Here are a few ways you can practice owning your truth, in these moments:

  1. Identify the emotion: Tell them what emotions) you’re experiencing and start from there. Instead of pointing to external actions, ideas, or behaviors, keep the focus on your feelings.
  2. Explain the feeling: Now, elaborate on what experiencing that emotion is like for you. “I felt hurt by what you said about my brother, at lunch. When you said it, it made me feel judged.” See how not placing blame keeps you honest about your experience?
  3. Talk it out: Once you’ve identified your emotions, talk through them.
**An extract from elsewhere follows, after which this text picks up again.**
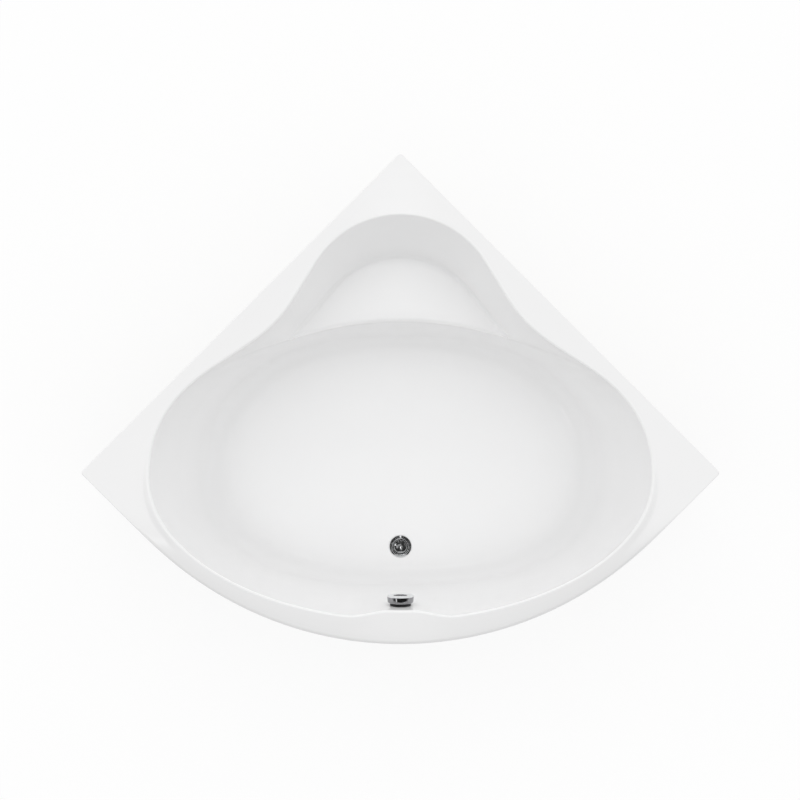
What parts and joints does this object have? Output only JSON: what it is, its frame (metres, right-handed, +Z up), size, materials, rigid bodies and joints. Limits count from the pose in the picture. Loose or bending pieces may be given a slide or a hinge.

Don’t be afraid to really open up and explain what this emotion looks like, festering inside of you. This vulnerability will also bring you and your partner closer together.
  4. Talk prevention: To avoid falling into this same trap in the future, talk about how you can both do better in looking out for this trigger. Going back to the earlier example, you could say something like “Perhaps we stick to talking about family matters in private?” or “I would really appreciate if you could check in with me before we talk about our families, in public.”

By owning the truth of how you’re feeling, and not running away from your fear of expressing it, you will strengthen your relationships from the very heart of the matter.